Workers at the Solomon R. Guggenheim Museum in New York represented by the International Union of Operating Engineers Local 30 have signed their first collective bargaining agreement, wrapping up more than a year of negotiations with management. The three-year contract covers 22 full-time staff members across engineering, facilities and art services and 145 on-call employees involved in exhibition installation and maintenance.
Terms include average wage increases of about 10%, transparency in scheduling, work rules and job levels, annual bonuses for on-call workers based on earned wages, and unionised health care programs for full-time workers, who will not have to share in the medical costs. Workers receiving retirement benefits are no longer required to pay into their plans.
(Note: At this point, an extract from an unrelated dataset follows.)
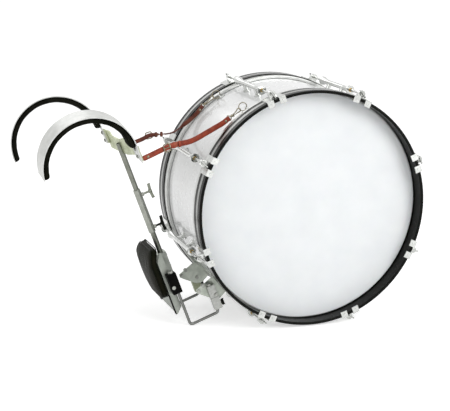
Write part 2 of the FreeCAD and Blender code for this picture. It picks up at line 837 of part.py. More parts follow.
def swept_arch(section, tail, side):
    # A section at the arch's front, swept over the shoulder and down the front tail.
    sweep = near_arch_rear_angle if side < 0 else far_arch_rear_angle
    arch = section.revolve(Vector(), -axis_y, sweep)
    straight = section.extrude(-axis_z * tail)
    return arch.fuse(straight).removeSplitter()


def make_band(side):
    inner = arch_radius - arch_band
    half = arch_width / 2
    corners = [Vector(inner, -half, 0), Vector(arch_radius, -half, 0),
               Vector(arch_radius, half, 0), Vector(inner, half, 0)]
    section = Part.Face(Part.makePolygon(corners + corners[:1]))
    shape = swept_arch(section, arch_tail, side)
    for z in tab_bolt_heights():
        shape = shape.cut(bar(Vector(inner - 1, 0, z), Vector(arch_radius + 1, 0, z), bolt_radius))
    return placed(shape, arch_placement(side))


def make_shoulder_pad(side):
    outer = arch_radius - arch_band
    inner = outer - arch_pad_thickness
    half = arch_pad_width / 2
    edge = inner + arch_pad_crown
    first = Vector(outer, -half + arch_pad_crown, 0)
    side_low = Vector(edge, -half, 0)
    side_high = Vector(edge, half, 0)
    last = Vector(outer, half - arch_pad_crown, 0)
    edges = [
        Part.LineSegment(last, first).toShape(), Part.LineSegment(first, side_low).toShape(),
        Part.Arc(side_low, Vector(inner, 0, 0), side_high).toShape(),
        Part.LineSegment(side_high, last).toShape()]
    shape = swept_arch(Part.Face(Part.Wire(edges)), arch_pad_tail, side)
    return placed(shape, arch_placement(side))


def tab_bolt_heights():
    return [-arch_tail + tab_bolt_inset, -arch_tail + tab_height - tab_bolt_inset]


def make_cross_plate():
    rear = pole_u + cross_plate_setback
    outline = [Vector(rear, y, w) for y, w in cross_plate_outline]
    shape = plate(outline, axis_x, cross_plate_thickness)
    front = arch_radius + cross_plate_thickness
    for side in (-1, 1):
        low, high = sorted((side * tab_outer_reach, -side * tab_inner_reach))
        tab = box(arch_radius, front, low, high, -arch_tail, -arch_tail + tab_height)
        shape = shape.fuse(placed(tab, arch_placement(side)))
    for side in (-1, 1):
        for z in tab_bolt_heights():
            hole = bar(Vector(arch_radius - 1, 0, z), Vector(front + 1, 0, z), bolt_radius)
            shape = shape.cut(placed(hole, arch_placement(side)))
    return shape.removeSplitter()


def make_yoke_bolts():
    solids = []
    for side in (-1, 1):
        for z in tab_bolt_heights():
            head = Vector(arch_radius + cross_plate_thickness, 0, z)
            nut = Vector(arch_radius - arch_band, 0, z)
            for solid in through_bolt(head, nut, bolt_radius):
                solids.append(placed(solid, arch_placement(side)))
    return Part.makeCompound(solids)


def make_upper_tube():
    shape = tube(upper_tube_bottom, cross_plate_bottom + tube_in_plate)
    rear = pole_u + cross_plate_setback
    slot = box(rear, rear + cross_plate_thickness, -tube_radius - 1, tube_radius + 1,
               cross_plate_bottom, cross_plate_bottom + tube_in_plate)
    return shape.cut(slot)


# Straps, their eyes, rings and hooks
def eye_frame(side):
    angle = math.radians(eye_angle)
    out = Vector(math.cos(angle), 0, math.sin(angle))
    along = Vector(-math.sin(angle), 0, math.cos(angle))
    return out, along, axis_y * side * eye_y


def make_strap_eyes():
    half = eye_base_length / 2
    base = box(shell_radius - 1, shell_radius + eye_base_thickness, -eye_base_width / 2,
               eye_base_width / 2, -half, half)
    base = base.cut(drum_disc(shell_radius, -eye_base_width, eye_base_width))
    root = Vector(shell_radius + eye_base_thickness, 0, 0)
    loop = Part.makeTorus(eye_loop_radius, eye_wire_radius, root, axis_z)
    loop = loop.common(box(root.x - 1, root.x + eye_loop_radius * 2, -20, 20, -20, 20))
    offset = half - screw_head_radius
    eyes = []
    shape = base.fuse(loop)
    for z in (-offset, offset):
        shape = shape.cut(bar(Vector(shell_radius - 5, 0, z), Vector(root.x + 5, 0, z), screw_radius))
    for side in (-1, 1):
        eye = around(shape, eye_angle)
        eye.translate(axis_y * side * eye_y)
        eyes.append(eye)
    return Part.makeCompound(eyes)


def make_eye_screws():
    length = shell_radius + eye_base_thickness - lug_screw_seat()
    screws = []
    for angle, y in shell_bolt_places():
        if abs(y) == eye_y:
            screws.append(around(shell_screw(y, length), angle))
    return Part.makeCompound(screws)


def ring_center(side):
    out, along, across = eye_frame(side)
    loop_top = shell_radius + eye_base_thickness + eye_loop_radius
    hold = eye_wire_radius + clearance + ring_wire_radius
    angle = math.radians(ring_lean)
    pull = out * math.cos(angle) + along * math.sin(angle)
    return out * loop_top + across + pull * (ring_radius - hold)


def make_split_rings():
    rings = [Part.makeTorus(ring_radius, ring_wire_radius, ring_center(side), axis_y)
             for side in (-1, 1)]
    return Part.makeCompound(rings)


def strap_points(route):
    return [Vector(x, y, z) for x, y, z in route]


def make_snap_hooks():
    hooks = []
    for side, route in ((-1, near_strap_route), (1, far_strap_route)):
        end = strap_points(route)[-1]
        center = ring_center(side)
        heading = (center - end).normalize()
        tip = center - heading * (ring_radius + ring_wire_radius + clearance)
        hooks.append(bar(end + heading * hook_gap, tip, hook_radius))
    return Part.makeCompound(hooks)


def lean_unit(shape):
    return placed(shape, lean_frame)


def yoke_unit(shape):
    return placed(shape, yoke_frame)


near_head = make_near_head()
near_hoop = make_near_hoop()
near_claws = make_near_claws()
near_plate = make_near_mount_plate()
nodes = {
    "shell": make_shell(),
    "near_head": near_head,
    "far_head": far_side(near_head),
    "flesh_hoops": make_flesh_hoops(),
    "near_hoop": near_hoop,
    "far_hoop": far_side(near_hoop),
    "hoop_inlays": make_hoop_inlays(),
    "near_claws": near_claws,
    "far_claws": far_side(near_claws),
    "lug_casings": make_lug_casings(),
    "swivel_nuts": make_swivel_nuts(),
    "shell_screws": Part.makeCompound([make_lug_screws(), make_eye_screws()]),
    "vent_grommet": make_vent_grommet(),
    "near_mount_plate": near_plate,
    "far_mount_plate": far_side(near_plate),
    "mount_plate_bolts": make_mount_bolts(),
    "near_rod_clamp": lean_unit(make_rod_clamp(near_clamp_top, 2)),
    "far_rod_clamp": lean_unit(far_side(make_rod_clamp(far_clamp_top, 4))),
    "near_clamp_wing": lean_unit(make_clamp_wing()),
    "far_clamp_wing": lean_unit(far_side(make_clamp_wing())),
    "near_j_rod": lean_unit(make_j_rod(near_j_rod_top)),
    "far_j_rod": lean_unit(far_side(make_j_rod(far_j_rod_top))),
    "j_rod_nuts": lean_unit(make_j_rod_nuts()),
    "rod_blocks": lean_unit(make_rod_blocks()),
    "bracket_screws": lean_unit(Part.makeCompound([make_block_screws(), make_socket_screws()])),
    "belly_bracket": lean_unit(make_belly_bracket()),
    "bracket_edge_guards": lean_unit(make_edge_guards()),
    "belly_pad": lean_unit(make_belly_pad()),
    "pole_socket": lean_unit(make_pole_socket()),
    "lower_tube": lean_unit(tube(socket_bottom + socket_floor, lower_tube_top)),
    "sleeve": lean_unit(make_sleeve()),
    "lower_wing_bolt": lean_unit(make_pole_wing(lower_bolt_w)),
    "upper_wing_bolt": lean_unit(make_pole_wing(upper_bolt_w)),
    "upper_tube": yoke_unit(make_upper_tube()),
    "cross_plate": yoke_unit(make_cross_plate()),
    "yoke_bolts": yoke_unit(make_yoke_bolts()),
    "near_shoulder_band": yoke_unit(make_band(-1)),
    "far_shoulder_band": yoke_unit(make_band(1)),
    "near_shoulder_pad": yoke_unit(make_shoulder_pad(-1)),
    "far_shoulder_pad": yoke_unit(make_shoulder_pad(1)),
    "strap_eyes": make_strap_eyes(),
    "strap_fittings": Part.makeCompound([make_split_rings(), make_snap_hooks()]),
    "near_strap": ribbon(strap_points(near_strap_route)),
    "far_strap": ribbon(strap_points(far_strap_route)),
}
for index in range(lug_count):
    near_rod = make_near_tension_rod(index)
    nodes["near_tension_rod_%d" % (index + 1)] = near_rod
    nodes["far_tension_rod_%d" % (index + 1)] = far_side(near_rod)

# The part stands on the floor with its origin under the middle of its box.
bounds = Part.makeCompound(list(nodes.values())).optimalBoundingBox(False, False)
origin = Vector(bounds.Center.x, bounds.Center.y, bounds.ZMin)
os.makedirs("parts", exist_ok=True)
for name, shape in nodes.items():
    shape.translate(-origin)
    shape.exportStep("parts/%s.step" % name)
print("origin", origin.x, origin.y, origin.z, "box", bounds.XLength, bounds.YLength, bounds.ZLength)
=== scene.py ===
import math
import bmesh
import bpy
from mathutils import Matrix, Vector


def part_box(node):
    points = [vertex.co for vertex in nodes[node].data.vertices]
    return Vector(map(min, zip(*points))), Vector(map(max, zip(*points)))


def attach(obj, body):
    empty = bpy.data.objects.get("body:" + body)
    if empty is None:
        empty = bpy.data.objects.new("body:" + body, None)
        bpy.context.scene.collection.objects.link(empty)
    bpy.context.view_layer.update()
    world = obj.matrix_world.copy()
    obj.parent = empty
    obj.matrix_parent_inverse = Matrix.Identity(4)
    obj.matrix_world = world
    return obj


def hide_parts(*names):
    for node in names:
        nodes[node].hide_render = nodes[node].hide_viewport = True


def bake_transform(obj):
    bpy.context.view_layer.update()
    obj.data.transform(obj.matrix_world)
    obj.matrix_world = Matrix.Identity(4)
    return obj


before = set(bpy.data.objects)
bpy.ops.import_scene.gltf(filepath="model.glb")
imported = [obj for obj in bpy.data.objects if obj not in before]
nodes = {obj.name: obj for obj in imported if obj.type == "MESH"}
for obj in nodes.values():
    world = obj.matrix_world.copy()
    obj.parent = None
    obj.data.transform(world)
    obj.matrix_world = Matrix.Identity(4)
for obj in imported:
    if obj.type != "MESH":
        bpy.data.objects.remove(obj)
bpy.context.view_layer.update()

print("drum and carrier: frame loaded")
mm = 0.001

# The part's own frames: the drum's centre, the leaning belly unit and the swivelled yoke
shellLow, shellHigh = (Vector(corner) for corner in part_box("shell"))
drumCentre = (shellLow + shellHigh) / 2
shellRadius = (shellHigh.x - shellLow.x) / 2
carrier = {"lean": 20, "poleOffset": -391, "yokeSwivel": 7}
leanFrame = Matrix.Translation(drumCentre) @ Matrix.Rotation(-math.radians(carrier["lean"]), 4, "Y")
yokeFrame = leanFrame @ Matrix.Translation((carrier["poleOffset"] * mm, 0, 0))
yokeFrame = yokeFrame @ Matrix.Rotation(math.radians(carrier["yokeSwivel"]), 4, "Z")


# Mesh helpers
def newPiece(name, verts, faces):
    mesh = bpy.data.meshes.new(name)
    mesh.from_pydata([tuple(v) for v in verts], [], faces)
    bm = bmesh.new()
    bm.from_mesh(mesh)
    bmesh.ops.recalc_face_normals(bm, faces=bm.faces)
    bm.to_mesh(mesh)
    bm.free()
    for polygon in mesh.polygons:
        polygon.use_smooth = True
    piece = bpy.data.objects.new(name, mesh)
    bpy.context.collection.objects.link(piece)
    return piece


def loft(sections, closed=False):  # rings of points, one skin, flat caps unless closed
    count = len(sections[0])
    verts = [point for section in sections for point in section]
    faces = []
    rows = len(sections) if closed else len(sections) - 1
    for row in range(rows):
        here, there = row * count, (row + 1) % len(sections) * count
        for i in range(count):
            j = (i + 1) % count
            faces.append((here + i, here + j, there + j, there + i))
    if not closed:
        faces.append(tuple(range(count)))
        faces.append(tuple(range(len(verts) - count, len(verts))))
    return verts, faces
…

Bill Lynn, the Business Manager and Financial Secretary of IUOE Local 30, said that workers are now protected by a contract giving them a “real voice in the workplace” that prevents “unfair discipline and includes contract language for a fair call-in process for on-call employees”.
Guggenheim employees voted to unionise in June 2019, but the pandemic later slowed negotiations, with the union sometimes accusing the museum of a lack of good faith. The museum underwent rounds of furloughs and layoffs in April and September 2020.
In a statement, Guggenheim director Richard Armstrong greeted the contract, saying he was grateful to unionised colleagues for their contributions towards fulfilling the museum’s mission. “I look forward to an ongoing productive relationship with these talented employees and their union representatives,” he says.